Sorry, I digress. Some people who say ‘sorry’ do so while suggesting that whatever happened was actually your fault. I once had a visitor reverse the car into some potted plants near the gate, and then stomp on the pots in anger while muttering something about my having put them in the wrong place. And there was no apology either.

Others swing in the opposite direction, apologising constantly. Sorry, I didn’t hear that, could you repeat it please? Sorry, do I turn right or left to the beach? I am sorry I stood by the side of the sorry road and got myself splashed by your car. Can I, sorry, ask you a question about, sorry, ahem, your barber who, sorry, gave you – and I am sorry to say this – your new haircut? Ban all the ‘sorry’ from their conversation, and they would really cut a sorry figure.

Many public figures live by the dictum attributed to Benjamin Disraeli: Never apologise, never explain. If you don’t apologise, you don’t have to explain.
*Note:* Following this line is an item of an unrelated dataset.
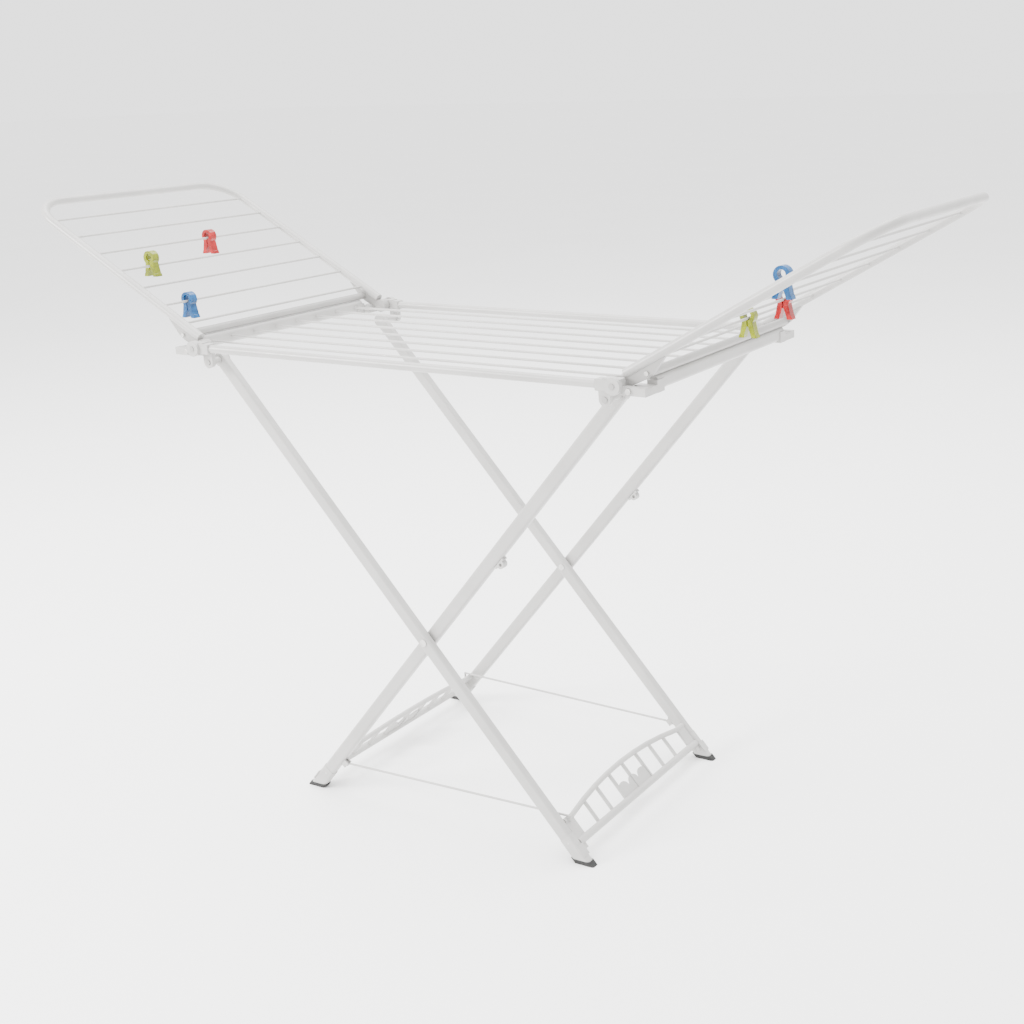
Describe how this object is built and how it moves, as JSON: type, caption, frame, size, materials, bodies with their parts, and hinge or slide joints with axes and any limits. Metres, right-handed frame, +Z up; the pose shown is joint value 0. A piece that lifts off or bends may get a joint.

Apologies are seen as a sign of weakness, ruining a meticulously constructed image. To err is human, to apologise for it is foolish, they think.

Not apologising isn’t simply a matter of pride or manliness, say psychologists, it speaks of a fragile sense of self. Confident people with a strong sense of who they are don’t believe an apology is the conduit through which their self-worth oozes out.

One of the cop-outs newspapers often use when they make a mistake is to say the "error is regretted". That is no apology, as the impersonal passive voice indicates. It’s like saying, "I am sorry you didn’t like it," which focuses on your not liking it rather than on the mistake itself. Many countries have "deeply regretted" what they did to other countries in the historical past.

An insincere apology is an insult. You don’t have to go as far as Henry II did after his minions killed Thomas Beckett the Archbishop of Canterbury, and subject yourself to a series of blows with rods as penance, but it is useful to keep that standard in mind. The first rule of apologising has to be: Grovelling is good.